An improved quad diversity combining technique for effectively combating multipath, antenna gain and shadowing

Mobile operation suffers from platform agility, low antenna gain patterns, multipath fading and platform shadowing. Prime candidates for quad diversity (QD) are mobile platforms requiring hemispherical-coverage reception. QD combines signals from four antennas to improve link margin and provide spatial diversity. Low UHF satellite communications (SATCOM) link margin drives the mobile user to employ QD for combating multipath fading and low antenna gain, especially for high-latitude operation. QD is also needed to counteract the roll, pitch and yaw of aircraft and superstructure shadowing of naval vessels. The performance of a new combining scheme based on signal-to-noise ratio (SNR) is favorably compared with previously reported Granlund (1956) combiners. The SNR combiner has been implemented in a TMS320C6201 digital signal processor (DSP) embedded in the Joint Tactical Terminal (JTT). DSP algorithms are employed which allow the integration of carrier recovery with the combining algorithm, thereby enhancing rapid burst acquisition probability, reducing overall implementation loss and providing robust tracking during signal fades.
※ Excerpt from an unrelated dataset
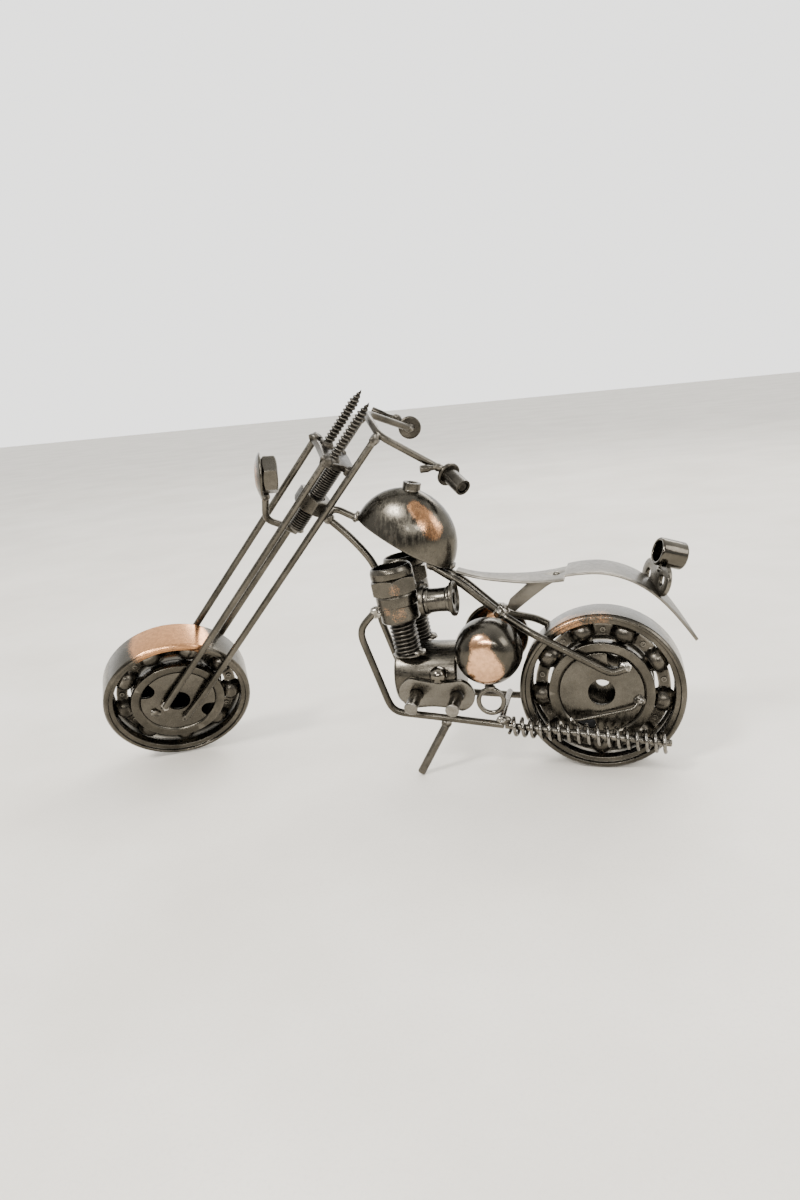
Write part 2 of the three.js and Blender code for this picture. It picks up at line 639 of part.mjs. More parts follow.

Comparisons are made to the classical "ratio-squarer" combining method based on tolerance to mismatched receivers, computational complexity, signal dynamic range, bit error rate (BER) and acquisition probability. Because combining is based on SNR weighting, the JTT combiner performance is independent of the matching receiver gain or cable loss in each channel. No dynamic system calibration is required, thereby eliminating periodic field calibration and costly factory gain matching.